Comparison of Wafer Procurement Strategies Among Major SiC Device Manufacturers
01

Renesas

Secures external procurement through a 10-year long-term contract with Wolfspeed. Appears to focus on device design and system integration rather than wafer in-house production.

02

STMicroelectronics

Promotes vertical integration by acquiring SiCrystal, in addition to a long-term contract with Wolfspeed. Pursues a strategy to structurally reduce procurement risk.

03

Rohm

Establishes a unique procurement and manufacturing system based on domestic SiC crystal technology. Aims for performance differentiation through combination with 4th generation devices.

04

Infineon

Demonstrates device competitiveness with its CoolSiC brand. Secures wafers from multiple sources, including SiCrystal, adopting a multi-faceted procurement approach.

Renesas's choice of external procurement is likely based on a decision to concentrate resources on "strengths in devices and systems" rather than vertical integration. In-house production of SiC wafers requires capital investment on the order of tens of billions of yen and long-term technological accumulation. Considering the return on investment, the decision to enter into a long-term contract with a reliable wafer supplier is understandable.

Short-Circuit Withstand Time and Wafer Quality: The Connection Affecting Device Performance

The substance of a long-term contract is not just price and volume. Technical quality standards also become a focal point of negotiations. This is because the performance of SiC devices is directly linked to wafer quality, particularly crystal defect density.

The short-circuit withstand time (SCWT) of SiC MOSFETs is a parameter indicating the time until the device fails during a load short circuit, serving as a grace period before protective circuits operate. For Microchip's SiC MOSFETs (700V/1200V rated), a value of typ. 3μs is listed in the datasheet under specific conditions. The extent to which this value can be maintained depends significantly on wafer uniformity and defect density.

SiC devices have smaller dies and higher current densities compared to silicon, leading to faster temperature rise during short circuits. Therefore, even with the same SCWT value, greater lot-to-lot variation in wafers would necessitate more margin in setting protective circuits, impacting the overall system efficiency. By contractually defining quality specifications and suppressing lot-to-lot variations through long-term agreements, there is also significance in terms of stabilizing device performance.

SCWT and on-resistance (Ron) have a trade-off relationship. Examples include Mitsubishi Electric's introduction of a p-type protective layer in trench-type SiC MOSFETs to improve SCWT, and Rohm's technology for achieving both in their 4th generation devices are known. To maximize the effects of such structural improvements, a stable supply of wafer quality is a prerequisite. Discussions on device design and wafer procurement are, in fact, connected at this point.

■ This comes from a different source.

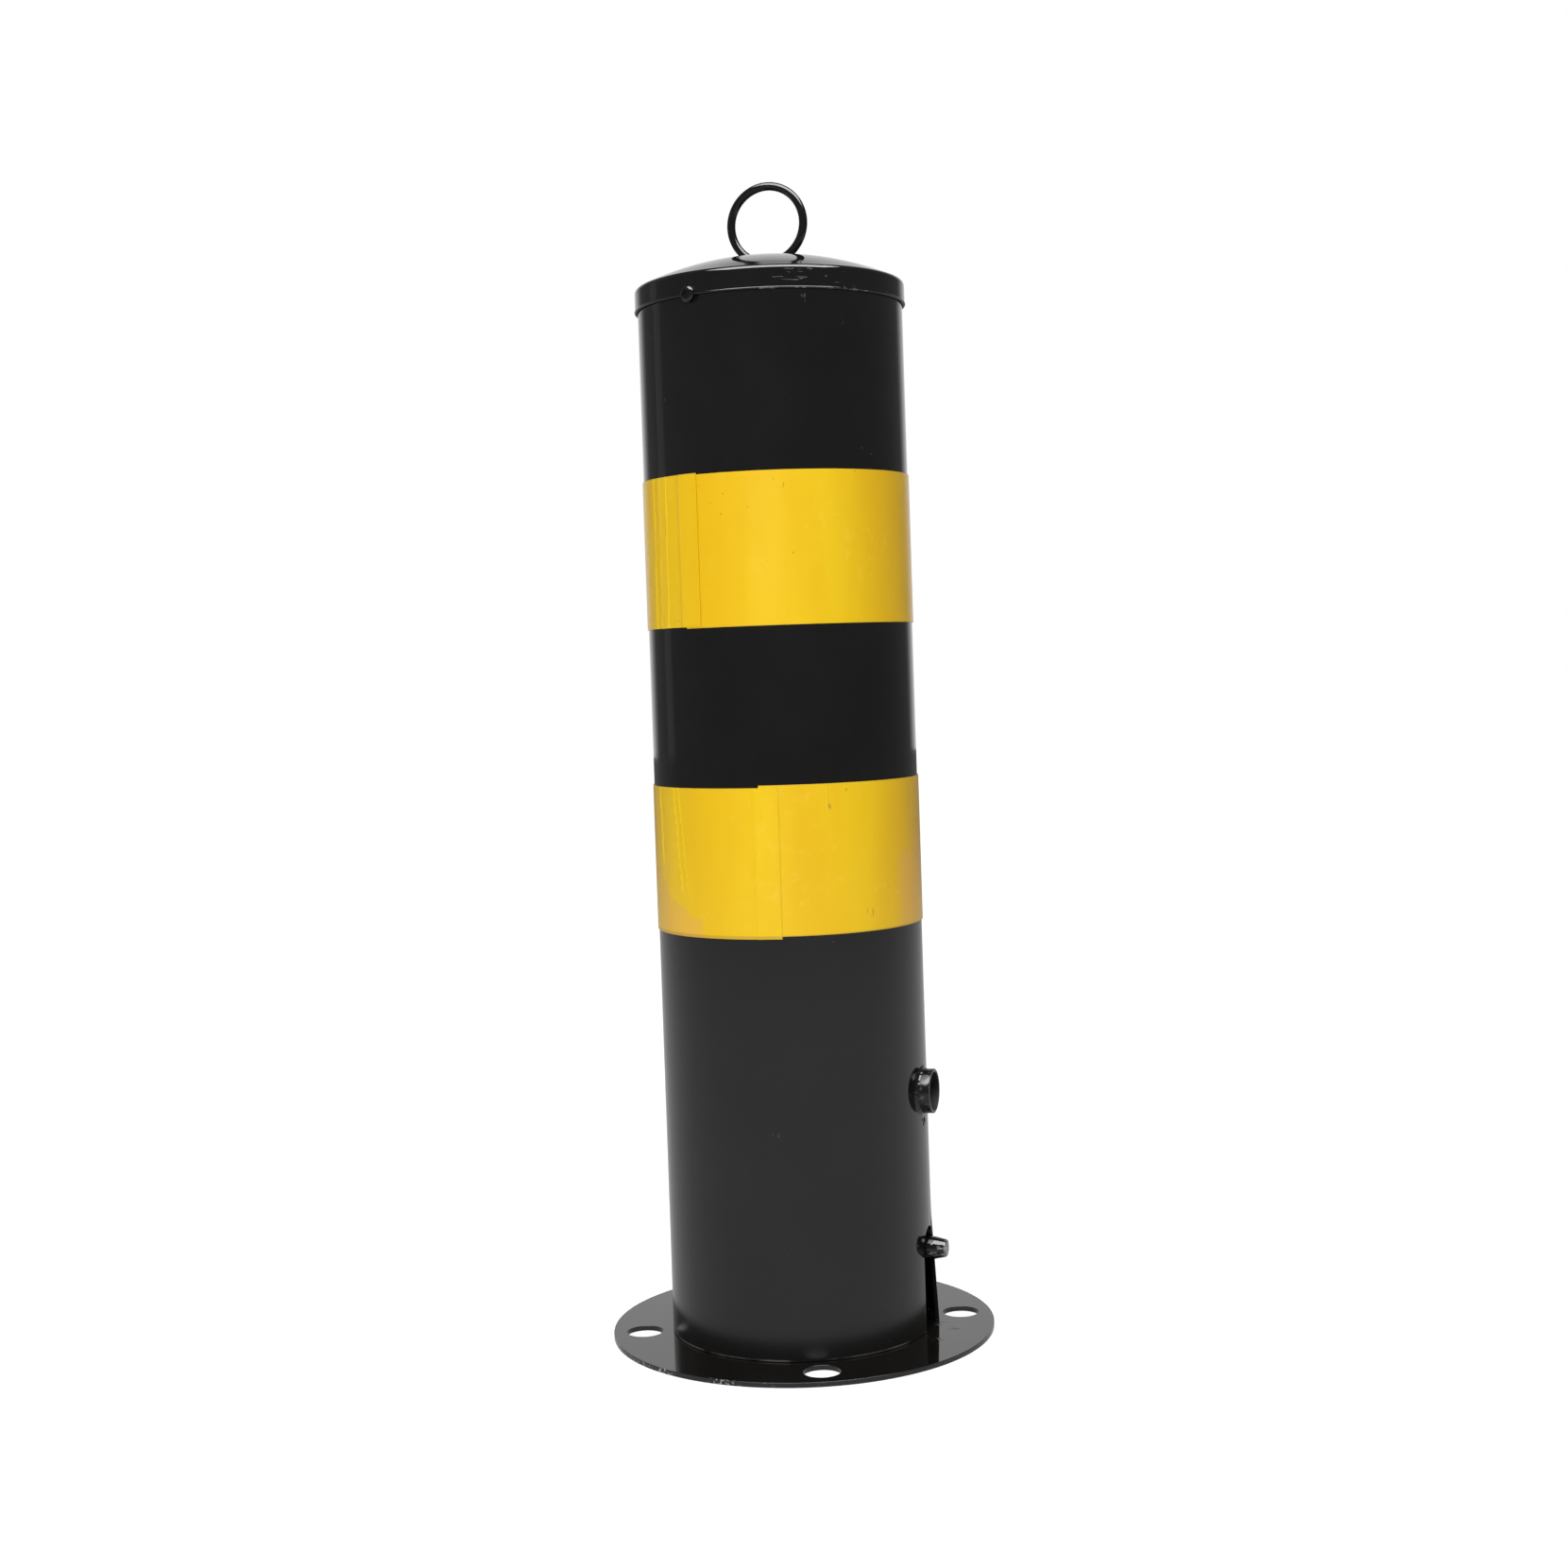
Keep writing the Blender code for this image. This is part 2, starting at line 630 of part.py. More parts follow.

As a representative value, Microchip's SiC MOSFETs (700V/1200V) list SCWT of typ. 3μs in their datasheets for specific conditions. This value varies with drain voltage, gate voltage, and junction temperature, tending to increase with lower drain applied voltage or higher junction temperature. A stable supply of wafer quality becomes a prerequisite for suppressing variations in such characteristics and securing design margin for protective circuits.

Supply Risk and Technical Evaluation: Organizing the Decision-Making Criteria

This news is an individual event of "Renesas's procurement decision," but the decision-making criteria revealed from it can be widely shared.

Four Axes for Evaluating SiC Wafer Long-Term Contracts
01

Securing Supply Volume

Pre-booking the quantity of wafers that can be secured during a period of rapid demand increase. Relying on spot procurement may lead to bottlenecks in product lines during sudden shifts in demand like the EV market.

02

Formalizing Quality Specifications

Incorporating quality standards such as crystal defect density, wafer warp, and uniformity into contracts leads to stable device yield.

03

Supplier Concentration Risk

The higher the dependence on a single supplier, the more directly factory troubles or financial risks of that supplier will have an impact. Balancing with multiple sources becomes a point of discussion.

04

Alignment of Technical Roadmaps

How to handle changes in wafer specifications due to the transition to 8-inch wafers and device generation updates within the contract period. The design of 'amendment clauses' becomes crucial for longer-term contracts.

Wolfspeed is progressing with the transition to 8-inch wafers, and the 10-year contract period will inevitably include the generational shift from 6-inch to 8-inch. How to renegotiate terms of quality, price, and volume during this transition period is a critical issue affecting the effectiveness of the contract. When considering similar long-term procurements, the core of contract design is not simply "how many years of supply to secure" but "how to absorb technological changes."

The Other Side of the Industry This Movement Indicates

The 10-year contract between Renesas and Wolfspeed reflects the SiC wafer market's changing nature from "component" to "strategic asset." Companies that secure supply can maintain their product roadmaps, while those that fail to do so are increasingly at risk of falling behind in device performance and shipment volume. This competitive structure is already becoming a reality.

Technologically, device-level challenges such as short-circuit protection via DESAT and improvements in the Ron-SCWT trade-off are progressing in parallel. These are issues inseparable from wafer quality, and the procurement decision of "whose wafers to use" directly impacts the reliability of the final product.

Predicting the exact market size and demand structure 10 years from now is difficult. However, the very fact that major players are moving towards long-term contracts embodies the industry's "collective read" on the continued growth of SiC demand. The next point to watch is how Renesas will deploy the secured wafers for which device generations and applications.